I grew up with a mother who cooked dinner every single night. She’d dive through cookbooks, write down her grocery lists and tweak recipes as she tried them. Eventually she’d master the recipes in it and move on to a new cookbook. She had a few favorite kitchen chefs from which she collected their books. She’d explain why this new book is so exciting and which recipes she couldn’t wait to try.
Now that I’m an adult myself, I have that inner voice telling me to cook dinner every night. I grew up that way and I want to continue that way. Crazy or not, I can’t help it. So one of my goals for this year was to become better at meal planning. I talked about it in this video and I’ve done a decent job with it so far.
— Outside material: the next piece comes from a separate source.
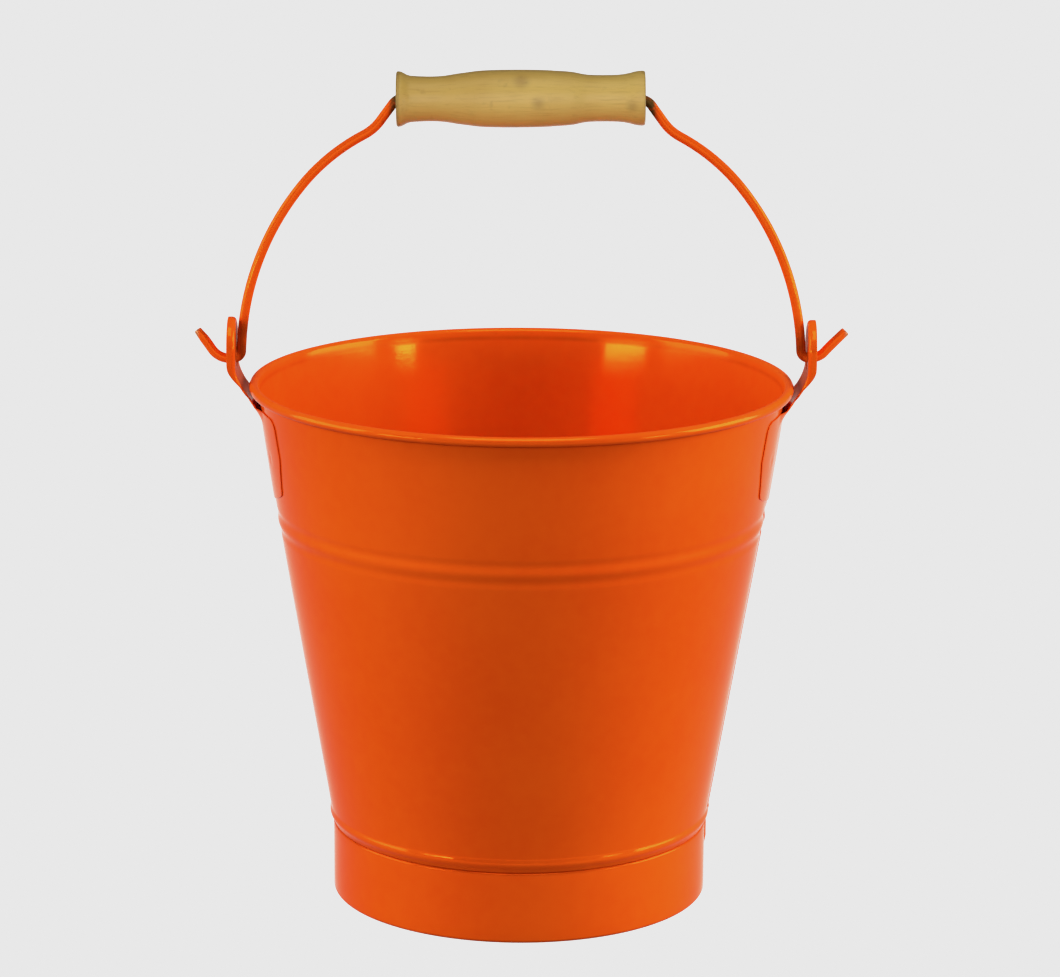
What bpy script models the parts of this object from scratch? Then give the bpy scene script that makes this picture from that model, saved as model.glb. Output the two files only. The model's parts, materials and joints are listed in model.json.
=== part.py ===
"""A small painted steel sand pail: rolled wall, foot ring, base, ears, wire bail and wooden grip.

Run with: blender --background --python part.py

Units are metres and +Z is up.  The origin is the middle of the circle that the foot stands on.
The two ears, and the hooks of the bail that hang in them, point along +X and -X.
"""
import math

import bmesh
import bpy
from mathutils import Matrix, Vector

MM = 0.001

# Driving dimensions, in millimetres ---------------------------------------------------------
TURN_STEPS = 66            # facets round the pail; one is centred on +X and one on -X
GAP = 0.3                  # clearance kept between pieces that touch on the real pail

RIM_HEIGHT = 175.5         # top of the curled rim
RIM_R = 90.4               # outer radius of the curled rim
CONE_FOOT_Z = 24.0         # height where the slanting wall meets the upright foot
CONE_FOOT_R = 63.1         # outer radius of the wall at that height
CONE_SLOPE = 0.171         # growth of the wall's radius for each millimetre of height
WALL_SHEET = 0.5           # thickness of the wall's sheet

RIM_WIRE_R = 0.9           # radius of the wire inside the curled rim
CURL_MID_R = 1.4           # radius of the curl, measured at the middle of the sheet
CURL_END = -130.0          # where the curl stops, as an angle round the wire

RIB_Z = 129.0              # middle of the rolled rib with a groove on each side
RIB_PITCH = 6.6            # distance between its two grooves
RIB_RISE = 0.35            # how far the rib stands out
SEAM_RISE = 0.5            # how far the folded side seam stands out
SEAM_LOW_Z = 29.6
SEAM_HIGH_Z = 169.0        # the wall turns upright here, to run into the curl

BEAD_RISE = 0.64           # how far the lower bead stands out
BEAD_BLEND = 4.0           # height over which the bead dies out into the wall
BEAD_CORNER = 1.2          # radius of the bead's lower corner
LIP_R = 61.4               # inner radius of the lip that the wall folds in under the base

FOOT_SHEET = 0.6
FOOT_R = 63.1              # outer radius of the upright foot ring
HEM_HEIGHT = 4.5           # height of the foot ring's folded hem
BASE_SHEET = 0.6
BASE_PANEL_R = 54.0        # radius of the base's raised middle
BASE_PANEL_RISE = 1.5
BASE_FLANGE_TOP = 29.0     # top of the base's upturned edge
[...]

I could not be doing any of my meal planning without my favorite cookbooks. Yes, there’s Pinterest. And a million other food recipe apps/blogs/websites. But I love books and therefore, I love cookbooks. I like having a real book next to me while cooking. I like getting it a little dirty with ingredients, sauce splatters and marking the pages. Just last night, I burned a corner of a page accidentally and started smiling (don’t worry, it was minor). My cookbooks are used *and abused* and I love it. They have life to them.
I’m sure my love for cookbooks has to do with how my mom cooked. But I feel like she – and her whole generation – was on to something. You can mark adjustments, get inspired by beautiful food photography and simply enjoy turning the page. I love the idea of cooking every single recipe in a book and testing my own abilities. Moving on to a new cookbook feels like I’m evolving to a new level.
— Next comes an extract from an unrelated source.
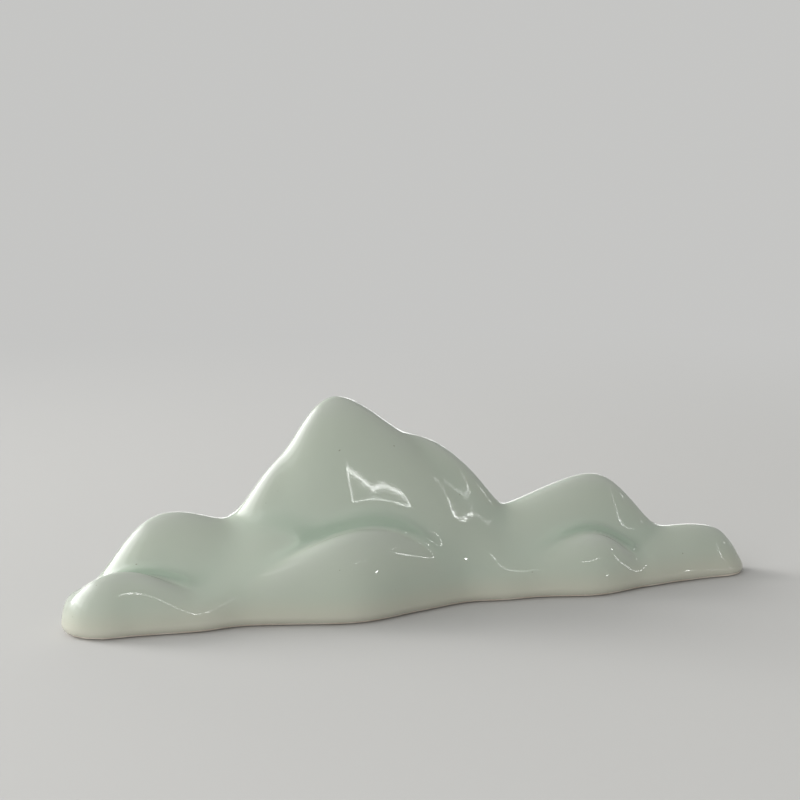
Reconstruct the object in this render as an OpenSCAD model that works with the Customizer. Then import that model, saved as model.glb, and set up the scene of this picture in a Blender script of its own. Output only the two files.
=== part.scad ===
// Mountain-range brush rest: a hollow cast porcelain body with a luted-in base
// slab and a celadon glaze coat. Brushes lie across the saddles between summits.
// X runs along the range, -Y is the front, Z is up. The origin is on the table
// plane, under the middle of the overall box.

/* [Overall] */
// length of the range over both end mounds, mm
rest_length = 175; // [150:1:210]
// radius of the quarter round where the sides meet the table, mm
foot_r = 2.5; // [2:0.1:3]

/* [Summits] */
// height of the main summit above the table, mm
peak_h = 49.8; // [47:0.1:52]
// height of the shoulder to the right of the main summit, mm
shoulder_h = 36.4; // [33:0.1:39]
// height of the spur on the left flank of the main summit, mm
spur_h = 36.8; // [34:0.1:39]
// height of the apron that spreads under the left flank, mm
apron_h = 26.2; // [24:0.1:28]
// height of the narrow neck along the left saddle, mm
neck_h = 15.6; // [13:0.1:18]
// height of the left hump, mm
left_h = 23.9; // [21:0.1:27]
// height of the second summit, mm
second_h = 26.8; // [24:0.1:30]
// height of the low hump at the right end, mm
right_h = 10; // [9:0.1:12]

/* [Foothills] */
// height of the round mound at the front left corner, mm
foot_mound_h = 15.2; // [13:0.1:16.4]
// height of the long low hill in front of the main summit, mm
front_hill_h = 20.8; // [18:0.1:22]
// height of the low hill in front of the second summit, mm
right_front_h = 13.9; // [12.5:0.1:15.5]
// height of the low hill behind the left saddle, mm
back_left_h = 15; // [13:0.5:17]
// height of the low hill behind the middle saddle, mm
back_right_h = 14; // [12:0.5:16]
// height of the low ground that joins all the hills, mm
ground_h = 12.5; // [11.5:0.5:13.5]

/* [Walls] */
// thickness of the cast wall under the summits, mm
wall = 3.5; // [3:0.1:4]
// thickness of the cast wall along the sides at the foot, mm
side_wall = 4.6; // [4.2:0.1:5]
// thickness of the glaze coat on the walls, mm
glaze_t = 0.5; // [0.3:0.05:0.8]
// height above the table where the glaze was wiped off, mm
glaze_edge = 0.8; // [0.6:0.1:1.2]

/* [Base] */
// thickness of the base slab, mm
slab_t = 4; // [3:0.1:4.2]
// width of the band of slip that lutes the slab to the wall, mm
lute_w = 0.6; // [0.4:0.1:1]
// diameter of the firing vent through the slab, mm
vent_d = 5; // [4.5:0.5:7]
// distance of the vent from the middle, to the left, mm
vent_offset = 30; // [20:1:36]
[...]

In middle school, I learned how to cook. We had a three hour class each week where we’d cook in groups. Our main – and only – cookbook that we used was called Tip Topf. It was given to us by the school and I’m pretty sure it’s made specifically for the Swiss school system. To this day, it’s my ultimate guide to cooking virtually everything. It breaks down how to make different sauces, different baking techniques, how to steam vegetables… You name it, it’s probably in there. And yes, the book that you see above, is the original that I’ve had since middle school. Cookbooks are awesome because they last forever. I’ve marked every other page in that book because I’ve cooked that book to death.
When I graduated college, my sister got me Three Good Things. I cooked out of that religiously because all recipes are based on three main ingredients. How cool is that?! There are more than three ingredients per recipe, but the smaller ones are there to let the other three shine. If you’re trying to get into cooking and don’t want to feel overwhelmed, this book is for you.
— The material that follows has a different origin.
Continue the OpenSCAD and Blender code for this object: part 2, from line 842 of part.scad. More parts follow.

The last book, that is my most recent favorite, is A Modern Way To Cook. It’s a vegetarian cookbook and I’ve literally never cooked with this many vegetables or beans in my life. The recipes are easy, innovative and most importantly, really yummy. This is Anna Jones’ second book and I’m dying to pick up her first one.
Now when I sit down to meal prep, I gather these cookbooks. I peruse and compare different recipes. I mix and match ideas and come up with our dinner menu for the week. It’s fun to be creative that way. And it’s something that only cookbooks can make you feel. Do you cook with cookbooks? Which ones are you favorites?